Le Bulletin de l’OMM sur les gaz à effet de serre fournit chaque année les nouvelles valeurs des concentrations atmosphériques des principaux gaz à longue durée de vie (dioxyde de carbone, méthane et oxyde nitreux) aux fins des négociations des Nations Unies sur le changement climatique. Ces concentrations atteignent régulièrement des niveaux sans précédent.
Le forçage radiatif, qui induit un réchauffement du système climatique, s’est accru d’environ 50 % entre 1990 et 2021. Il est imputable aux gaz à effet de serre persistants. Le dioxyde de carbone contribue pour près de 80 % à cette augmentation.
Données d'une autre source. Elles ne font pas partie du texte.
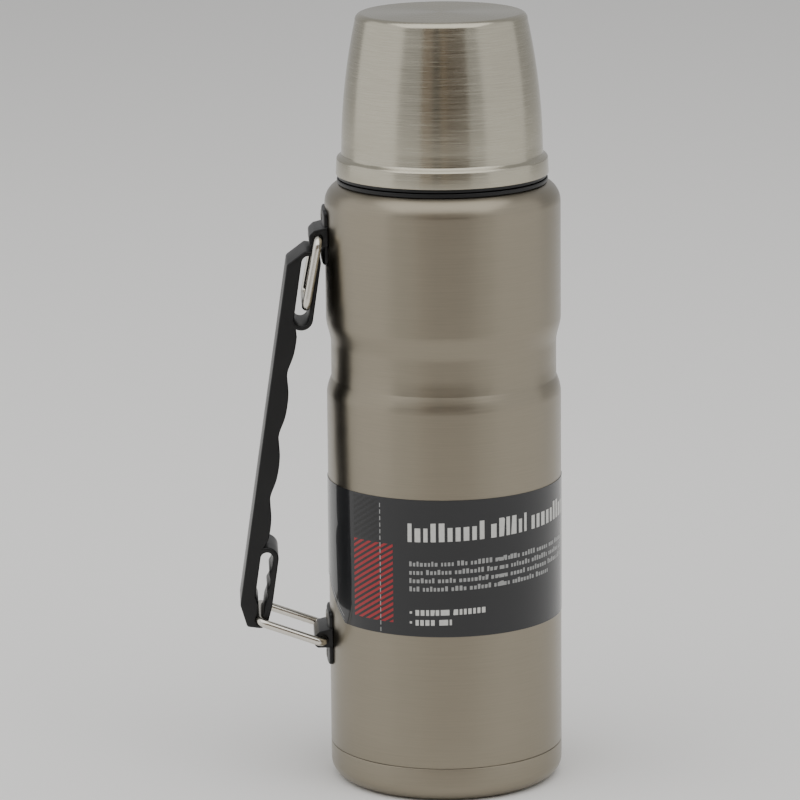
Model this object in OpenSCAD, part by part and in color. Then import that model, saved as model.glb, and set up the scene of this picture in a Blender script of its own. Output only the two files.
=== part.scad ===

L’OMM mesure les concentrations atmosphériques de gaz à effet de serre, c’est-à-dire les quantités de gaz restant dans l’atmosphère après l’absorption d’une partie par les puits (tels que les océans et la biosphère). Les concentrations ne doivent donc pas être confondues avec les émissions.
Le CO2 perdure dans l’atmosphère pendant de nombreuses décennies. Le méthane est plus puissant, mais sa durée de vie est plus courte (environ 10 ans). L’oxyde nitreux (qui provient de sources naturelles et de l’agriculture) est également un puissant gaz à effet de serre (le troisième par ordre d’importance).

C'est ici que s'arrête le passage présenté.